Professor of Cell Biology

  Our laboratory studies the cellular architecture and regulation of protein synthesis, with the goal of understanding how cells regulate the subcellular organization and temporal dynamics of protein synthesis. We focus on mRNA localization - the process by which cells control where and when a protein is synthesized by localizing its mRNA to a discrete location(s) in the cell. Such regulation is critical for many aspects of cell dynamics, cell signaling and cell division. Of the diverse mRNA localization phenomena that have been identified to date, the most prominent is mRNA localization to the endoplasmic reticulum (ER). mRNA localization to the ER operates on an unusually large scale (essentially the entire mRNA transcriptome is partially represented on the ER, with those mRNAs encoding secretory and membrane proteins being highly ER-enriched), and continuously– all newly exported mRNAs undergo selection for translation in the cytosol and/or the ER compartments.

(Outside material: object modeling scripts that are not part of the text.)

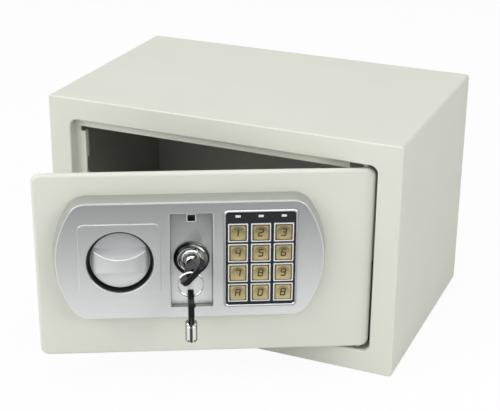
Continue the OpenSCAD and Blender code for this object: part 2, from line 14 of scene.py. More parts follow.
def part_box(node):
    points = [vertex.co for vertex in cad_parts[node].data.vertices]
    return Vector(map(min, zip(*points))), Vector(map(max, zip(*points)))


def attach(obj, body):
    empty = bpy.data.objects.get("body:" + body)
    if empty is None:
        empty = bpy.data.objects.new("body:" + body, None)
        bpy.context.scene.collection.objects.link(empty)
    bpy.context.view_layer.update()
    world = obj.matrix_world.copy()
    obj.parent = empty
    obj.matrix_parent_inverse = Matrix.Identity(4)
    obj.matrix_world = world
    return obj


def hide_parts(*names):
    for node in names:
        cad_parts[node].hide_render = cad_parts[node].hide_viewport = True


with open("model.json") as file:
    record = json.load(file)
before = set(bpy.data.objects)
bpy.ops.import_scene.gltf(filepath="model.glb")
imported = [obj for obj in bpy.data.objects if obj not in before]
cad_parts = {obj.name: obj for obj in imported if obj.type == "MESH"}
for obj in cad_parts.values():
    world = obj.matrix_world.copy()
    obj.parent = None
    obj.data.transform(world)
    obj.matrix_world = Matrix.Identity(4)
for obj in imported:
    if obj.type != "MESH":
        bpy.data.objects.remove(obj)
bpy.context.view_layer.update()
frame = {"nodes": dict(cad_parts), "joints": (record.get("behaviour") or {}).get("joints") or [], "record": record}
NODES = frame["nodes"]
JOINTS = {joint["name"]: joint for joint in frame["joints"]}
SLOTS = {part["node"]: part["material_slot"] for part in frame["record"]["subparts"]}
MM = 0.001

# ---- Places and sizes, in millimetres: s runs across the door, from its free edge ----

SHELL_LOW, SHELL_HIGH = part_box("outer_shell")
FRONT_Y = SHELL_LOW.y / MM
CAB_W = (SHELL_HIGH.x - SHELL_LOW.x) / MM
CAB_H = (SHELL_HIGH.z - SHELL_LOW.z) / MM
MID_Z = CAB_H / 2
SHEET = 2.0
MOUTH = (270.0, 162.0, 6.5)  # width, height, corner radius
MOUTH_ROUND = 1.6
STOP_Y, LIP_Y, POCKET_Y = 8.8, 14.1, 20.0  # depths behind the front
STOP_X, STOP_END_X, STOP_Z, STOP_NOTCH = 125.6, 110.0, 73.0, 4.4
BOLT_GAPS = ((55.0, 69.0), (131.0, 145.0))
ANCHOR_X, ANCHOR_R = (-60.0, 60.0), 5.0

PIVOT_S, PIVOT_Y = 257.3, 7.0
DOOR_W, DOOR_H, DOOR_T, DOOR_R, DOOR_Z = 264.6, 155.5, 4.0, 7.0, 99.75

PANEL_S, PANEL_Z, PANEL_T = 120.3, 108.9, 12.0
PANEL_HALF_W, PANEL_HALF_H, PANEL_END_R, PANEL_CORNER = 104.3, 49.1, 77.7, 14.0
PANEL_DRAFT, PANEL_WALL = 2.3, 2.0
PAD_S, PAD_Z, PAD_RISE = (34.3, 97.2), (79.6, 140.7), 1.1
KNOB_S, KNOB_Z, KNOB_R, KNOB_FACE = 66.0, 108.5, 23.4, 7.5
WELL_R, WELL_ROUND, WELL_FLOOR = 25.7, 1.7, 3.2
LOCK_S, LOCK_Z, LOCK_HOLE_R = 121.3, 108.5, 9.4
RECESS_Z, RECESS_W, RECESS_H = 108.5, 33.0, 80.0
RECESS_FLOOR, RECESS_T = 6.0, 1.5
CATCH_S, CATCH_Z = 121.5, 142.6

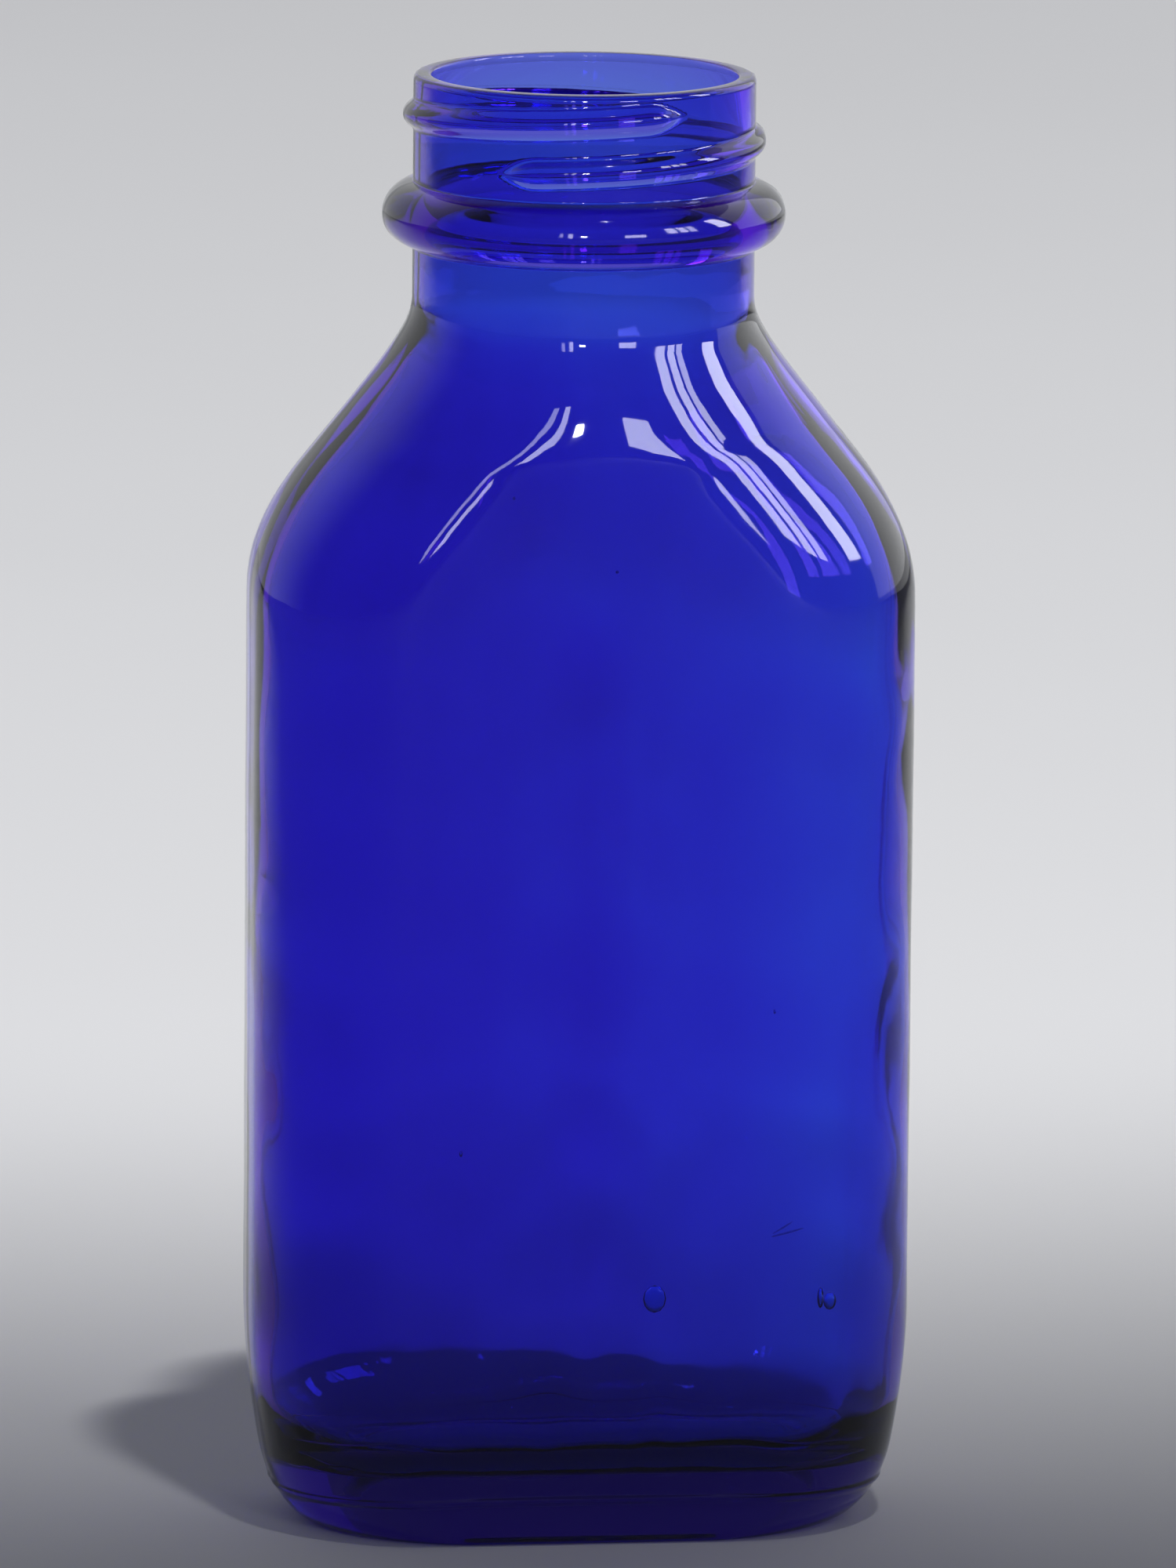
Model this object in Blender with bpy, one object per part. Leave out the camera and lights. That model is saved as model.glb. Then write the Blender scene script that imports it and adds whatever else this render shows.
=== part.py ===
"""Rectangular cobalt-glass apothecary bottle with a screw-thread neck.

The bottle is one piece of machine-made glass, so it is one solid: a rounded-rectangle body
that closes in like a roof with rounded edges, a round neck that flares down into it, a cap
bead, one screw thread and a flat lip.
Units are metres. +Z is up, +X is the wide way and -Y is the front panel. The origin is the
centre of the base, on the surface that the bottle stands on.
"""

import math

import bmesh
import bpy

# Body
TOTAL_HEIGHT = 0.1778
BODY_WIDTH = 0.0810
BODY_DEPTH = 0.0460
CORNER_RADIUS = 0.0170
FRONT_BOW = 0.0006
SIDE_BOW = 0.0018
WALL = 0.0030

# Shoulder: each slope, flare and fade is a change of half size for each metre down, each
# rounding is a radius, and each join is how far apart two faces start to blend
NECK_LENGTH = 0.0300
NECK_FLARE = 0.338
NECK_PROUD = 0.0024
NECK_FADE = 0.112
NECK_JOIN = 0.0027
FLARE_TURN = 0.0021
UPRIGHT_JOIN = 0.0004
SIDE_SLOPE = 0.7905
SIDE_ROUNDING = 0.0207
WING_DEPTH = 0.0175
WING_SLOPE = 0.407
WING_ROUNDING = 0.0062
WING_JOIN = 0.0020
SHOULDER_CORNER = 0.0241
CORNER_JOIN = 0.0167
SHOULDER_EASE = 0.0073
BODY_EASE = 0.0396

# Foot: the seam's place is a share of the heel's height
TAPER_HEIGHT = 0.0280
SIDE_TAPER = 0.0037
FRONT_TAPER = 0.0032
HEEL_HEIGHT = 0.0095
HEEL_SIDE_DEPTH = 0.0045
HEEL_FRONT_DEPTH = 0.0016
SEAM_SHARE = 0.62
SEAM_WIDTH = 0.0010
SEAM_PROUD = 0.00025
BEARING_WIDTH = 0.0035
PUSH_UP_HEIGHT = 0.0015
PUSH_UP_RUN = 0.0040
FLOOR_THICKNESS = 0.0082
FLOOR_ROUNDING = 0.0085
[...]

We use a broad array of experimental approaches - biochemistry, cell biology, genomics, and computational biology - and are focusing on several related themes. First, we are working to identify the mRNA-encoded signals used to target mRNAs to the ER as well as the cellular factors that recognize these signals. One mechanism, in which a signal in nascent secretory and membrane proteins directs mRNA recruitment to the ER, has been previously described. It is clear though that there are multiple pathways that direct mRNAs to the ER, including pathways that direct cytosolic and nucleoplasmic protein-encoding mRNAs to the ER. We are also investigating how, once localized, mRNAs are anchored to the ER membrane. In a recent study, we reported that the cohort of mRNAs encoding organelle resident proteins(e.g., nuclear envelope, ER, Golgi, lysosomes, peroxisomes) are localized tothe ER and directly anchored to components of the ER membrane. We are very interested in understanding the cis-encoded anchoring signals and the integral membrane proteins that function in mRNA anchoring to biological membrane, and lastly, how direct mRNA anchoring influences mRNA translation and mRNA stability.

In parallel efforts, we discovered that mRNA translation is under distinct regulatory control in the cytosol and ER compartments, with translation being 3-5 fold more efficient on the ER. These differences are substantial and suggest that mRNA localization to the ER may represent an important post-transcriptional gene expression mechanism. To gain insight into the mechanisms and factors responsible for the compartmental regulation of mRNA translation we are using traditional biochemical approaches (pulse-labeling, cell fractionation, immunoprecipitation, proteomics) as well as genomic approaches (ribosome footprinting, deep sequencing).